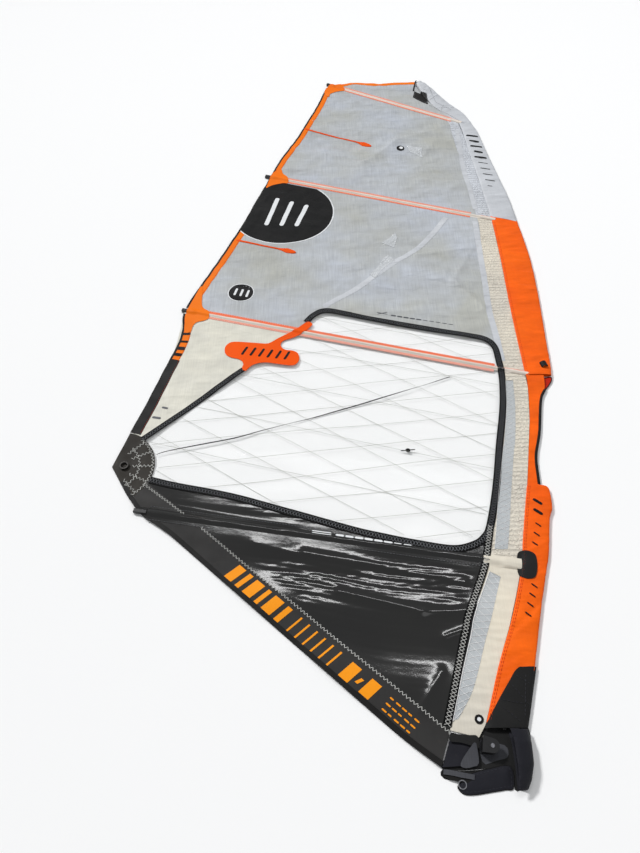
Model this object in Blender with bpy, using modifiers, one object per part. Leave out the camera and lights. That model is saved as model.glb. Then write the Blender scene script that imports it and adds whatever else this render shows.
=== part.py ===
"""Windsurf sail, unrigged and lying flat.

Five cloth sections fold about four battens. Row frame: +X towards the luff (mast side), +Y from
the tack to the head, +Z up from the surface that the sail lies on. All lengths are in metres.
"""
import math

import bmesh
import bpy
from mathutils import Vector

# Heights of the layers above the floor
AXIS_Z = 0.0075          # middle of the battens, the fold axes and the mast sleeve
PANEL = 0.0018           # thickness of a cloth or film panel
TAPE = 0.0012            # thickness of a tape that lies on the panels
LAYER_GAP = 0.0004       # clearance between pieces that touch
TAPE_Z = AXIS_Z + PANEL / 2 + LAYER_GAP + TAPE / 2

# The mast sleeve
SLEEVE_HALF = 0.0075     # half height of the flattened sleeve
SLEEVE_WALL = 0.0011
SLEEVE_SIDES = 16

# Battens, their pockets and their tensioners
POCKET_R = 0.0075
POCKET_BORE_R = 0.0047
BATTEN_R = 0.0037
TIP_R = 0.0068
TIP_LENGTH = 0.030
FOLD_MARGIN = 0.0108     # cloth starts this far from a fold axis
HOUSING = (0.046, 0.0155, 0.0126)
HOUSING_BORE_R = 0.0044
PLUG_R = 0.0038
PLUG_BORE_R = 0.0024
SCREW_HEAD_R = 0.0039
SCREW_R = 0.0020
SOCKET_R = 0.0026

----

Problem to work on >> Go through the listing and copy all of it exactly.

Complete response >>
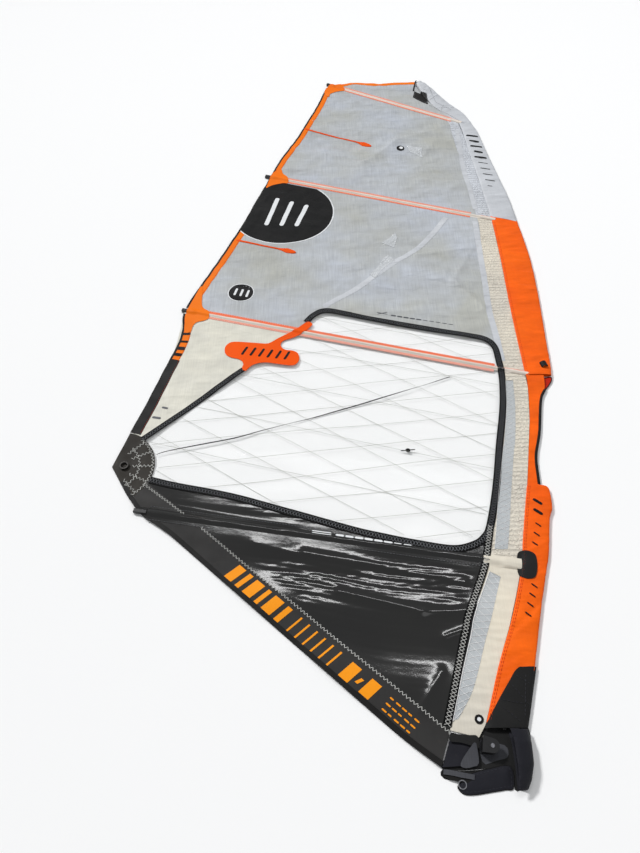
Model this object in Blender with bpy, using modifiers, one object per part. Leave out the camera and lights. That model is saved as model.glb. Then write the Blender scene script that imports it and adds whatever else this render shows.
=== part.py ===
"""Windsurf sail, unrigged and lying flat.

Five cloth sections fold about four battens. Row frame: +X towards the luff (mast side), +Y from
the tack to the head, +Z up from the surface that the sail lies on. All lengths are in metres.
"""
import math

import bmesh
import bpy
from mathutils import Vector

# Heights of the layers above the floor
AXIS_Z = 0.0075          # middle of the battens, the fold axes and the mast sleeve
PANEL = 0.0018           # thickness of a cloth or film panel
TAPE = 0.0012            # thickness of a tape that lies on the panels
LAYER_GAP = 0.0004       # clearance between pieces that touch
TAPE_Z = AXIS_Z + PANEL / 2 + LAYER_GAP + TAPE / 2

# The mast sleeve
SLEEVE_HALF = 0.0075     # half height of the flattened sleeve
SLEEVE_WALL = 0.0011
SLEEVE_SIDES = 16

# Battens, their pockets and their tensioners
POCKET_R = 0.0075
POCKET_BORE_R = 0.0047
BATTEN_R = 0.0037
TIP_R = 0.0068
TIP_LENGTH = 0.030
FOLD_MARGIN = 0.0108     # cloth starts this far from a fold axis
HOUSING = (0.046, 0.0155, 0.0126)
HOUSING_BORE_R = 0.0044
PLUG_R = 0.0038
PLUG_BORE_R = 0.0024
SCREW_HEAD_R = 0.0039
SCREW_R = 0.0020
SOCKET_R = 0.0026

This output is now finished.